If approved, the plans will add about 1.52 million tons per year of blast furnace capacity and 1.66 million tons per year of EAF capacity

Three Chinese steelmakers from three provinces and autonomous regions of China have officially announced plans to install new steelmaking facilities in 2024. At the same time, old equipment will be dismantled, Mysteel Global reports, citing data from local authorities.

If the plans are approved, Mysteel estimates that about 1.52 million tons per year of blast furnace capacity and 1.66 million tons per year of EAF steel production capacity will be added. At the same time, about 1.82 million tons per year of outdated iron production capacity and 2.33 million tons per year of steel production capacity will be dismantled.

In order to add new capacity, Chinese steelmakers must comply with exchange rules that require shutting down and dismantling old facilities of at least the same capacity, either those already owned by the steelmakers or those they acquired from other steelmakers.

The ratio of old to new capacity for blast furnaces should be at least 1.5:1 in regions sensitive to air pollution (Beijing-Tianjin-Hebei). For electric arc furnaces, it is set at 1:1.

For example, at the end of January, the relevant department of Liaoning Province announced that Jinzhou Jinxing Special Steel Company plans to commission about 360 thousand tons per year of new steelmaking capacity at a 1:1 ratio. At the same time, the company intends to decommission 380 ktpa of old steelmaking capacity, which means it will have an additional 20 ktpa of capacity that it can use in the future or sell to other steel producers.

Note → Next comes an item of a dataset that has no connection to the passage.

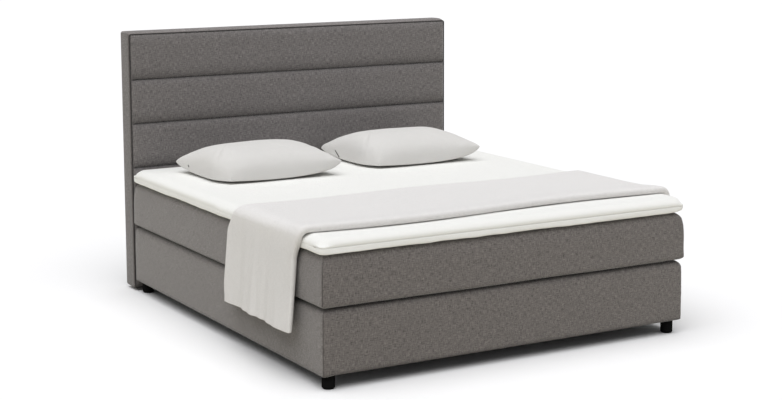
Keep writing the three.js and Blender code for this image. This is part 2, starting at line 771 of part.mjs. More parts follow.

Jinxing Special Steel, one of the three companies that announced the upgrade of its facilities, can already start implementing its plans as it received approval from local authorities in late February. The projects of the others are subject to public discussion and comments by the end of March.

As GMK Center reported earlier, late last year, the State Council of China published an action plan to improve air quality in the country as part of its efforts to promote quality economic development. In particular, it states the need to accelerate the elimination of old facilities in key industries, including steel. China will continue to encourage the development of steel production in electric arc furnaces to reduce carbon emissions. According to the plan, by 2025, their share should be 15% of the total.